::: COLLECTED DATA :::

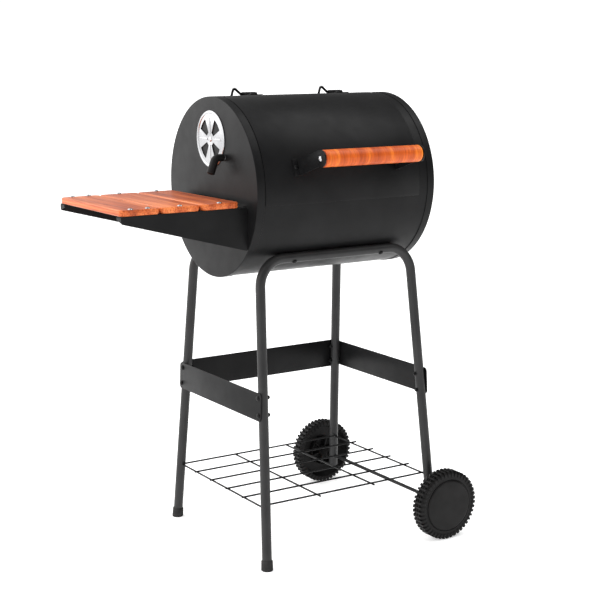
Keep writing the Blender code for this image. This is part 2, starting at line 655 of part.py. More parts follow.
def make_rack():
    """Welded wires: the long ones lie on the cross ones, whose outer two reach into the legs."""
    leg = leg_point(1, 1, RACK_Z)
    half_y = leg.y - TUBE_RADIUS - WIRE_RADIUS - 0.0007
    offsets = spread(half_y, RACK_LONG_WIRES)
    reaches = [leg.x + (0.0 if abs(y) == half_y else RACK_OVERHANG) for y in offsets]
    long_wires = rod_grid([(-reach, reach, y) for reach, y in zip(reaches, offsets)], 0.0)
    rack = make_object("bottom_rack", long_wires, "black_paint", grill, (0, 0, RACK_Z))
    outer = leg.y - 0.0060
    lengths = [outer, half_y + 0.005, half_y + 0.005, outer]
    cross = [(-reach, reach, x) for reach, x in zip(lengths, spread(leg.x, RACK_CROSS_WIRES))]
    join(rack, make_helper(rod_grid(cross, -RACK_CROSS_DROP, True), grill, (0, 0, RACK_Z)))


def make_wheels():
    reach = WHEEL_INNER_Y + 0.0245
    axle = turned([(-reach, 0), (-reach, AXLE_RADIUS), (reach, AXLE_RADIUS), (reach, 0)], 12, "Y")
    make_object("axle", axle, "black_paint", grill, (AXLE_X, 0, AXLE_Z))
    wheel = [(-0.0235, AXLE_BORE), (-0.0235, 0.0115), (0.0200, 0.0125), (0.0200, 0.0600), (0.0, 0.0600),
             (0.0, WHEEL_SHOULDER), (0.0035, WHEEL_RADIUS), (WHEEL_WIDTH - 0.0035, WHEEL_RADIUS),
             (WHEEL_WIDTH, WHEEL_SHOULDER), (WHEEL_WIDTH, HUB_CAP_RADIUS + GAP),
             (0.0262, HUB_CAP_RADIUS + GAP), (0.0262, AXLE_BORE)]
    cap = [(0.0265, 0), (0.0265, HUB_CAP_RADIUS), (0.0325, HUB_CAP_RADIUS), (0.0340, 0.0540),
           (0.0348, 0.0300), (HUB_CAP_RISE, 0)]
    for name, side in (("front", -1), ("rear", 1)):
        spin = make_empty(f"{name}_wheel_spin", (AXLE_X, side * WHEEL_INNER_Y, AXLE_Z), grill)
        for piece, section in (("wheel", wheel), ("hub_cap", cap)):
            shape = turned([(side * y, r) for y, r in section], WHEEL_SIDES, "Y")
            make_object(f"{name}_{piece}", shape, "black_plastic", spin)


# Side shelf


def make_shelf():
    root_x = -END_X - GAP
    tip_x = SHELF_OUTER
    relief = 0.002  # where the flanges meet
    for name, side in (("front", -1), ("rear", 1)):
        web_y = side * SHELF_HALF_Y
        inward = Vector((0, -side * BRACKET_FLANGE, 0))
        bm = bmesh.new()
        corners = [(root_x, BRACKET_TOP - relief), (root_x, BRACKET_ROOT_LOW + relief),
                   (root_x - relief, BRACKET_ROOT_LOW), (tip_x + relief, BRACKET_TIP_LOW),
                   (tip_x, BRACKET_TIP_LOW + relief), (tip_x, BRACKET_TOP - relief),
                   (tip_x + relief, BRACKET_TOP), (root_x - relief, BRACKET_TOP)]
        web = [bm.verts.new((x, web_y, z)) for x, z in corners]
        bm.faces.new(web)
        for first, second, slope in ((0, 1, 0.0), (4, 5, 0.006), (6, 7, 0.0)):
            ends = [web[first], web[second]]
            lifted = [bm.verts.new(vert.co + inward) for vert in ends]
            if slope:
                lifted[0].co.z += slope
            bm.faces.new([ends[0], ends[1], lifted[1], lifted[0]])
        bracket = make_object(f"{name}_shelf_bracket", bm, "black_paint", grill)
        wall = bracket.modifiers.new("wall", "SOLIDIFY")
        wall.thickness = 0.0015
        wall.offset = 1 if web_faces_in(bracket, side) else -1
        wall.use_even_offset = True
        for x, _, _ in screw_places():
            hole = hole_shape(0.004, SCREW_HOLE)
            cut(bracket, make_helper(hole, grill, (x, side * SCREW_Y, BRACKET_TOP), facing((0, 0, 1))))
    bottom = BRACKET_TOP + GAP
    for k, name in enumerate(("outer", "middle", "inner")):
        low_x = SHELF_OUTER + k * BOARD_STEP
        outline = rounded_outline((low_x, -SHELF_HALF_Y), (low_x + BOARD_WIDTH, SHELF_HALF_Y), BOARD_CORNER)
        board = extruded(outline, bottom, BOARD_TOP, "Z")
        board = make_object(f"{name}_shelf_board", board, "shelf_wood", grill)
        soft = board.modifiers.new("soft_edges", "BEVEL")
        soft.width = BOARD_EDGE
        soft.segments = 1
        soft.angle_limit = math.radians(50)
        for x, row, board_index in screw_places():
            if board_index != k:
                continue
            for side, end in ((-1, "front"), (1, "rear")):
                seat = (x, side * SCREW_Y, BOARD_TOP + GAP)
                cut(board, make_helper(hole_shape(0.02, SCREW_HOLE), grill, seat, facing((0, 0, -1))))
                shape = bolt_shape(SCREW_LENGTH, SCREW_HEAD_RADIUS, SCREW_HEAD, SCREW_RADIUS)
                make_object(f"{end}_shelf_screw_{row}", shape, "chrome", grill, seat, facing((0, 0, -1)))


def web_faces_in(bracket, side):
    """Whether the web's normal points towards the middle of the grill."""
    web = max(bracket.data.polygons, key=lambda face: face.area)
    return web.normal.y * side < 0


def screw_places():
    """X, a row number, and the board that each screw holds: two in the outer board, one in the others."""
    middles = [SHELF_OUTER + k * BOARD_STEP + BOARD_WIDTH / 2 for k in range(3)]
    outer = [(middles[0] - OUTER_SCREW_X, 1, 0), (middles[0] + OUTER_SCREW_X, 2, 0)]
    return outer + [(middles[1], 3, 1), (middles[2], 4, 2)]


clear_scene()
finishes = make_finishes()
grill = make_empty("grill", SHIFT)
make_shell()
make_damper()
make_end_cap("right_end_cap", 1)
make_grates()
make_lid()
make_stand()
make_braces()
make_rack()
make_wheels()
make_shelf()
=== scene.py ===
import json
import math
import bmesh
import bpy
from mathutils import Matrix, Vector


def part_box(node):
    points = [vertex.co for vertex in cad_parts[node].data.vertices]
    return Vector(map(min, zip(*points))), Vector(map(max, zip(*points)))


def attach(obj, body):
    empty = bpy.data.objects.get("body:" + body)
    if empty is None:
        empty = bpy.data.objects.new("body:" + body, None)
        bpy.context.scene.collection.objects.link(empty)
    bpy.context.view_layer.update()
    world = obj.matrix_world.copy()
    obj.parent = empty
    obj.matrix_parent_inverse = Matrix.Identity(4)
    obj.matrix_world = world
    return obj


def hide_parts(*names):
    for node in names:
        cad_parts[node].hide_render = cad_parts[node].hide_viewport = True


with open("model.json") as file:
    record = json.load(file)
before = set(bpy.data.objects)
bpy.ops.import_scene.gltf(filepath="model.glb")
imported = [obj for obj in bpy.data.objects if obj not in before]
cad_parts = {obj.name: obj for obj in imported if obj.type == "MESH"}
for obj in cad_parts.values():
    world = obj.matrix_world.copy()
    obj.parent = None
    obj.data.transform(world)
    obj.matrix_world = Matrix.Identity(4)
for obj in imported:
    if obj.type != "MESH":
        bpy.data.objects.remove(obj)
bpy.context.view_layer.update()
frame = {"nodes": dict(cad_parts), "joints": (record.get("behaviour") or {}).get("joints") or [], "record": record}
bodyOfNode = {node: body for body, nodes in frame["record"]["behaviour"]["bodies"].items() for node in nodes}
print("frame loaded:", len(frame["nodes"]), "nodes")

# Everything is modelled with x from the middle of the drum and y from its axis, then moved into place.
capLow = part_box("left_end_cap")[0]
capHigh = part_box("right_end_cap")[1]
drumMiddle = Vector(((capLow.x + capHigh.x) / 2, (capLow.y + capHigh.y) / 2, 0.0))
drumHeight = (capLow.z + capHigh.z) / 2
drumEnd = (capHigh.x - capLow.x) / 2
gap = 0.0003  # between pieces that touch


def spot(node):
    low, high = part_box(node)
    return low - drumMiddle, high - drumMiddle


def middleOf(node):
    low, high = spot(node)
    return (low + high) / 2


# Camera, floor and light

studio = {
    "cameraPlace": (-1.6099, -2.5528, 1.0789),  # from the middle of the drum, and the floor
    "cameraYaw": 0.5615,
    "cameraPitch": -0.1818,
    "cameraRoll": -0.0066,
    "lens": 82.12,
    "floorColour": (0.93, 0.93, 0.93, 1.0),
    "floorGlow": 0.42,
    "backdrop": 1.05,
    "roomLight": 0.15,
    "roomFill": 0.42,  # added for matt surfaces, not seen in reflections
    "leftLight": 2.0,  # added towards the left and back
    "topLight": 0.40,  # added overhead
    "leftwards": (-0.78, 0.62, 0.06),
    "leftSpread": (0.0, 0.85),  # where the added light starts and where it is full
    "topSpread": (0.50, 0.98),
    "topBox": ((1.2, -0.6, 2.8), (0.05, 0.0, 0.8), (1.8, 1.8), 21.0),  # place, target, size, power
    "leftBox": ((-1.9, 2.5, 1.7), (-0.1, 0.0, 0.9), (1.6, 1.2), 10.0),
}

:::

From the first line above through the line that contains "(0, 0, RACK_Z)))", quote each line exactly. Output nothing more.

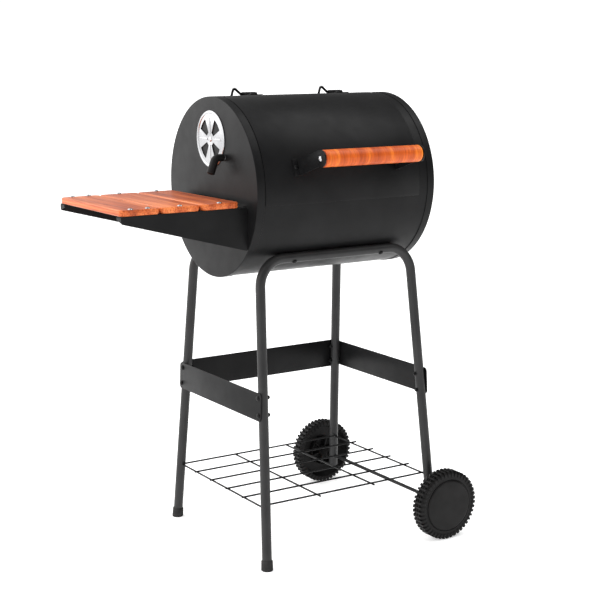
Keep writing the Blender code for this image. This is part 2, starting at line 655 of part.py. More parts follow.
def make_rack():
    """Welded wires: the long ones lie on the cross ones, whose outer two reach into the legs."""
    leg = leg_point(1, 1, RACK_Z)
    half_y = leg.y - TUBE_RADIUS - WIRE_RADIUS - 0.0007
    offsets = spread(half_y, RACK_LONG_WIRES)
    reaches = [leg.x + (0.0 if abs(y) == half_y else RACK_OVERHANG) for y in offsets]
    long_wires = rod_grid([(-reach, reach, y) for reach, y in zip(reaches, offsets)], 0.0)
    rack = make_object("bottom_rack", long_wires, "black_paint", grill, (0, 0, RACK_Z))
    outer = leg.y - 0.0060
    lengths = [outer, half_y + 0.005, half_y + 0.005, outer]
    cross = [(-reach, reach, x) for reach, x in zip(lengths, spread(leg.x, RACK_CROSS_WIRES))]
    join(rack, make_helper(rod_grid(cross, -RACK_CROSS_DROP, True), grill, (0, 0, RACK_Z)))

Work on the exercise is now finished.